Task directions: Transcribe word for word only the span whose first line is the one with "const label = new THREE.Group();" and whose last line is the one with "before = set(bpy.data.objects)"; both of those lines belong to it.

---

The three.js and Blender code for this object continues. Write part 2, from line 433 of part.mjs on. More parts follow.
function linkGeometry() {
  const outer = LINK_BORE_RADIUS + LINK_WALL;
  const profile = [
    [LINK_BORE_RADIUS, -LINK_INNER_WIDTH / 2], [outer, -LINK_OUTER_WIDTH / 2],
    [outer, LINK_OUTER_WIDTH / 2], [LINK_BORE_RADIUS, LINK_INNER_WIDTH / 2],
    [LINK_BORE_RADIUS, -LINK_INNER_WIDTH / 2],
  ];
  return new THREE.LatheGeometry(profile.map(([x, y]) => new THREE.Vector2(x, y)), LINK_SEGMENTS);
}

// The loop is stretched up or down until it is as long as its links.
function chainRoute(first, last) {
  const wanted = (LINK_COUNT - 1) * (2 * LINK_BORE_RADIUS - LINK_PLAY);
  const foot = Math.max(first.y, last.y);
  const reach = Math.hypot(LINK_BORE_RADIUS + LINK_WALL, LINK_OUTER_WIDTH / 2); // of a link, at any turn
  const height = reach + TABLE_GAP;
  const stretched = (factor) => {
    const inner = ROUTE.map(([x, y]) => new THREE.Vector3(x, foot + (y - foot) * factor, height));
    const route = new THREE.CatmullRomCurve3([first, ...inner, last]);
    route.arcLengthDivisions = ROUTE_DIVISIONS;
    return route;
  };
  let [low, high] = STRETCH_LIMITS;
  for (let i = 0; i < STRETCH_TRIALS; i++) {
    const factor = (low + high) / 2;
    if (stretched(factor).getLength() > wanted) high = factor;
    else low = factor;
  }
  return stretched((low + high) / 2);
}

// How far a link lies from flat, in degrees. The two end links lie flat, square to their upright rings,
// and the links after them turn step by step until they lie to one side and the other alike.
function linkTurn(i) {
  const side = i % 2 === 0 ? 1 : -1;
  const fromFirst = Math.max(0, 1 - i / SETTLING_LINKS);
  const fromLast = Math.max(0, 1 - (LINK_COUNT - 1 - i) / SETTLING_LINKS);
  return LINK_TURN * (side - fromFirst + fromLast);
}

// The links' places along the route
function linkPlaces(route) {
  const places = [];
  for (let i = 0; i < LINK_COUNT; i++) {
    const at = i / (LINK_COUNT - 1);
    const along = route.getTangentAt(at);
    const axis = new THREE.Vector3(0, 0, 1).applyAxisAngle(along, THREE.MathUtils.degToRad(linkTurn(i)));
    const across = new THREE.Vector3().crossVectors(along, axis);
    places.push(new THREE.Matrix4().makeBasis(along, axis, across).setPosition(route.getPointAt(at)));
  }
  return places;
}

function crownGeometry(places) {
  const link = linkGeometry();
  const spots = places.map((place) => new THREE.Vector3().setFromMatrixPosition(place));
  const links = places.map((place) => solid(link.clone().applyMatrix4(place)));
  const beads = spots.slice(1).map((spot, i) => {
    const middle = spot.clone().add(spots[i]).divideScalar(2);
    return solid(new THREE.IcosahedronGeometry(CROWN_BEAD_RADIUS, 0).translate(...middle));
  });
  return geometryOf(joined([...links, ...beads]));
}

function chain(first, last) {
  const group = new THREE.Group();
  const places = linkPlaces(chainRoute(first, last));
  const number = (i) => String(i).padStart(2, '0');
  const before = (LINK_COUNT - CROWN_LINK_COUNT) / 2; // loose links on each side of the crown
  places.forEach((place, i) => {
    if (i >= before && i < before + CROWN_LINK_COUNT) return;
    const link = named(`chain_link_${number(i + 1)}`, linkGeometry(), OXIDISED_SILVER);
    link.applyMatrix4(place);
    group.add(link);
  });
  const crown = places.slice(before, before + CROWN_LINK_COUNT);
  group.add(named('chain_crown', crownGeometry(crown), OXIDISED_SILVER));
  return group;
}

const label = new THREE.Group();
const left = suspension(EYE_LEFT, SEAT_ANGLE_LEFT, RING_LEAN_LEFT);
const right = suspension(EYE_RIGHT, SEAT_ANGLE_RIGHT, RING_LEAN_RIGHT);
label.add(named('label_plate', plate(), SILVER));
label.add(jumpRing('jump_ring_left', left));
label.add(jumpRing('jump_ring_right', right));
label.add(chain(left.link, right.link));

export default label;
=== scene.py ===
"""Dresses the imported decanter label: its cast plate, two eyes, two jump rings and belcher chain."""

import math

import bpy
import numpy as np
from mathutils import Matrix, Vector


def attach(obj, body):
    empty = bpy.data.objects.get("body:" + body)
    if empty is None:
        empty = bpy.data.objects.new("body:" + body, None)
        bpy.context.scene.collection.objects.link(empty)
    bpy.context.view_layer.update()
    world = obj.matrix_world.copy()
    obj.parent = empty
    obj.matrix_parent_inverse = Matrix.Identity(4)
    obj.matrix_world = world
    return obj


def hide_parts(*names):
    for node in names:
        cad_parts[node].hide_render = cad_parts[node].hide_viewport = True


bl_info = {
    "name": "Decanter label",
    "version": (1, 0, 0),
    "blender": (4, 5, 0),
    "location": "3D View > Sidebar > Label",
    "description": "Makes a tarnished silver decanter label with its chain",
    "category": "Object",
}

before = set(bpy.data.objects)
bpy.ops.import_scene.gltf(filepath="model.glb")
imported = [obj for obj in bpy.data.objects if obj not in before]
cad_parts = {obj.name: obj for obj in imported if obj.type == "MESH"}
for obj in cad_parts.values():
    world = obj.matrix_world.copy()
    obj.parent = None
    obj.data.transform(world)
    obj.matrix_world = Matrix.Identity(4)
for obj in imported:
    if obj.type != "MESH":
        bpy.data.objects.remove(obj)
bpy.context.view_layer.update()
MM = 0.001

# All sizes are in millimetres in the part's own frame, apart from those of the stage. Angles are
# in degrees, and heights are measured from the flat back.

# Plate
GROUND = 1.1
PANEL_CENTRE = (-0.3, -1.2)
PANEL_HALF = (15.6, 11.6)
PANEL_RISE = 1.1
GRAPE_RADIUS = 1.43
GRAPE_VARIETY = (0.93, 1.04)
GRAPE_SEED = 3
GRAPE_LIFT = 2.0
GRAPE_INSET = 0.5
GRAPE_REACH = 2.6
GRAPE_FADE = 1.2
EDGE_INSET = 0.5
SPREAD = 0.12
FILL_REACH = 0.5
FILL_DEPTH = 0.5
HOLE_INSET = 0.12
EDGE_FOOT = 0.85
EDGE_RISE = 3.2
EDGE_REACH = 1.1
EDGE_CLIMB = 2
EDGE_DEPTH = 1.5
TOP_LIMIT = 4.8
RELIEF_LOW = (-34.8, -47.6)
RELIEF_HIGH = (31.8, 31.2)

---

Task result:
const label = new THREE.Group();
const left = suspension(EYE_LEFT, SEAT_ANGLE_LEFT, RING_LEAN_LEFT);
const right = suspension(EYE_RIGHT, SEAT_ANGLE_RIGHT, RING_LEAN_RIGHT);
label.add(named('label_plate', plate(), SILVER));
label.add(jumpRing('jump_ring_left', left));
label.add(jumpRing('jump_ring_right', right));
label.add(chain(left.link, right.link));

export default label;
=== scene.py ===
"""Dresses the imported decanter label: its cast plate, two eyes, two jump rings and belcher chain."""

import math

import bpy
import numpy as np
from mathutils import Matrix, Vector


def attach(obj, body):
    empty = bpy.data.objects.get("body:" + body)
    if empty is None:
        empty = bpy.data.objects.new("body:" + body, None)
        bpy.context.scene.collection.objects.link(empty)
    bpy.context.view_layer.update()
    world = obj.matrix_world.copy()
    obj.parent = empty
    obj.matrix_parent_inverse = Matrix.Identity(4)
    obj.matrix_world = world
    return obj


def hide_parts(*names):
    for node in names:
        cad_parts[node].hide_render = cad_parts[node].hide_viewport = True


bl_info = {
    "name": "Decanter label",
    "version": (1, 0, 0),
    "blender": (4, 5, 0),
    "location": "3D View > Sidebar > Label",
    "description": "Makes a tarnished silver decanter label with its chain",
    "category": "Object",
}

before = set(bpy.data.objects)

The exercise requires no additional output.